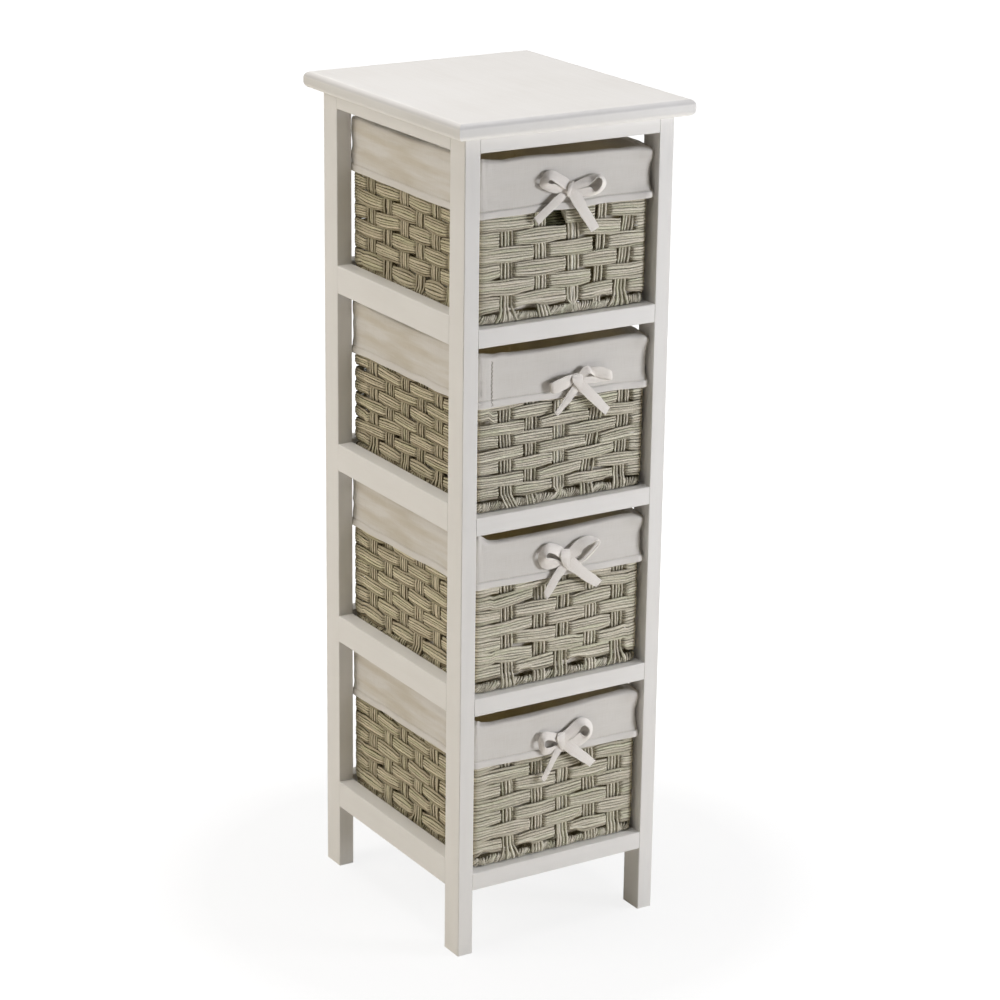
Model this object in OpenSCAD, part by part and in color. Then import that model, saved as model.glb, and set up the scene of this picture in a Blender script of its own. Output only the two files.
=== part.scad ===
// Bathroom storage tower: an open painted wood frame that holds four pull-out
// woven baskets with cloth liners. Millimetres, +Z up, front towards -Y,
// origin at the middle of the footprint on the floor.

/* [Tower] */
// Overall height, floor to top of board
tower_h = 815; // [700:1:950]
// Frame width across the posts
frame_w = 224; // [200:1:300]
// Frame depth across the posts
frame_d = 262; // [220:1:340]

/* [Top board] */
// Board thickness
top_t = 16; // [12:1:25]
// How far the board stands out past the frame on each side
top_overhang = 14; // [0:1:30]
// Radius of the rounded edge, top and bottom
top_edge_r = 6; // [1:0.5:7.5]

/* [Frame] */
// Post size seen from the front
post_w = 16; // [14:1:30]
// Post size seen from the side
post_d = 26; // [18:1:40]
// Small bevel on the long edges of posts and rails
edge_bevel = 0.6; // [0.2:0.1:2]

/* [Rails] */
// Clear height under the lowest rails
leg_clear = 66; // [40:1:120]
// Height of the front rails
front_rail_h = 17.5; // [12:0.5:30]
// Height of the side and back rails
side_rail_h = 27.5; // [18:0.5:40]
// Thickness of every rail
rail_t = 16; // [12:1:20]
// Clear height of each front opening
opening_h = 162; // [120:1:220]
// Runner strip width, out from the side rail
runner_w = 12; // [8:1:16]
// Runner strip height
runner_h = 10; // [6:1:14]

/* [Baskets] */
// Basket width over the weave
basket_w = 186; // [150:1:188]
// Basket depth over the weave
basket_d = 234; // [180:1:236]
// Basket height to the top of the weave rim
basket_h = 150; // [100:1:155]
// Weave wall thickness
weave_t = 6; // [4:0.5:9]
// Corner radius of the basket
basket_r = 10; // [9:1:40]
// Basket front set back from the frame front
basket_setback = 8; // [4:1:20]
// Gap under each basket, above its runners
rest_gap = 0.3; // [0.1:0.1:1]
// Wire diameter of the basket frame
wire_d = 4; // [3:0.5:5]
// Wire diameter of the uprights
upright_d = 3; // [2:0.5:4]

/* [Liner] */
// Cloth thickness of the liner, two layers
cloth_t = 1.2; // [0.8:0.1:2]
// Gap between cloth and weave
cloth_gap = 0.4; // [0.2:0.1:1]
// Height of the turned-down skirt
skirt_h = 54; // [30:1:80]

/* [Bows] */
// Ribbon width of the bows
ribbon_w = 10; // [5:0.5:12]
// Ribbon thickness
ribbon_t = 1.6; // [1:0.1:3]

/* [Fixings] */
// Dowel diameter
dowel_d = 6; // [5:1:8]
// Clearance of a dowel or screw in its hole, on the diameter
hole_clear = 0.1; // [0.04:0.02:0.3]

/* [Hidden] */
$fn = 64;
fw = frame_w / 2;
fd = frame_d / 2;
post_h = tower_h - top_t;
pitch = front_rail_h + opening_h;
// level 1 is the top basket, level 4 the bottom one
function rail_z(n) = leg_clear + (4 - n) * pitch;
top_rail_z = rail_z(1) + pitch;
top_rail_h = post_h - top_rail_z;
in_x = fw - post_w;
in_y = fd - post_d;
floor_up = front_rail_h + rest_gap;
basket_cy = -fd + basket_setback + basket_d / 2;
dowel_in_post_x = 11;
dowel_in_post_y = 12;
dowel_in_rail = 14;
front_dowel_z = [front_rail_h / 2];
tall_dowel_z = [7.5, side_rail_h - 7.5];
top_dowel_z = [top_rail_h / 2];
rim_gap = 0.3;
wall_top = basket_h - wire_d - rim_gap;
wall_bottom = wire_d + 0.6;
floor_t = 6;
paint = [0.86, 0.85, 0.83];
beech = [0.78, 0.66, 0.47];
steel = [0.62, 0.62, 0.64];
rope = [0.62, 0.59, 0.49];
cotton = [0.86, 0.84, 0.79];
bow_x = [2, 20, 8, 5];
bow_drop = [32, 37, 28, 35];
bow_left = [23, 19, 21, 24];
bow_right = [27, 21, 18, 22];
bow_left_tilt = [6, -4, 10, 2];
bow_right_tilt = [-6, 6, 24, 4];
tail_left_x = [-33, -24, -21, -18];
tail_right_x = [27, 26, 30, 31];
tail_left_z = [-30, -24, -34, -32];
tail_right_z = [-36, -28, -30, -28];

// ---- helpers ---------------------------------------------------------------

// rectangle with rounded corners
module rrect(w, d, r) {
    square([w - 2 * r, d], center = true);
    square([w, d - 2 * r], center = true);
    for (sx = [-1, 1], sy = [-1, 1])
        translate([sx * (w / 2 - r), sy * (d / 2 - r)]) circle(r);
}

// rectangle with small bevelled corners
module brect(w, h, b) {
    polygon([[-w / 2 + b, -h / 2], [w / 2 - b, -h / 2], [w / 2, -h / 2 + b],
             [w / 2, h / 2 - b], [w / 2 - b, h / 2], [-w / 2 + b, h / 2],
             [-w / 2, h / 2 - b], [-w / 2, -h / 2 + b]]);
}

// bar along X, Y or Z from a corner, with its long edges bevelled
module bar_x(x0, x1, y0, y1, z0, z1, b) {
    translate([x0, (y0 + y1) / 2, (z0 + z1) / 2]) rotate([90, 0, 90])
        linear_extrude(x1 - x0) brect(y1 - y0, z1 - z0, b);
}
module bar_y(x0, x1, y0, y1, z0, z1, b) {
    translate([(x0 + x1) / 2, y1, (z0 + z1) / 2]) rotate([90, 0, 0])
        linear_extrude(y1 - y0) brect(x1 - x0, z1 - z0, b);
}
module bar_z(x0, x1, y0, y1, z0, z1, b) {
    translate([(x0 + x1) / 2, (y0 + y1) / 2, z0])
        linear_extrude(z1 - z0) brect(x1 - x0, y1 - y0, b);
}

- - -

#### Exercise
Nothing but a number is needed here: how many lines hold the string "part"?

#### Response
2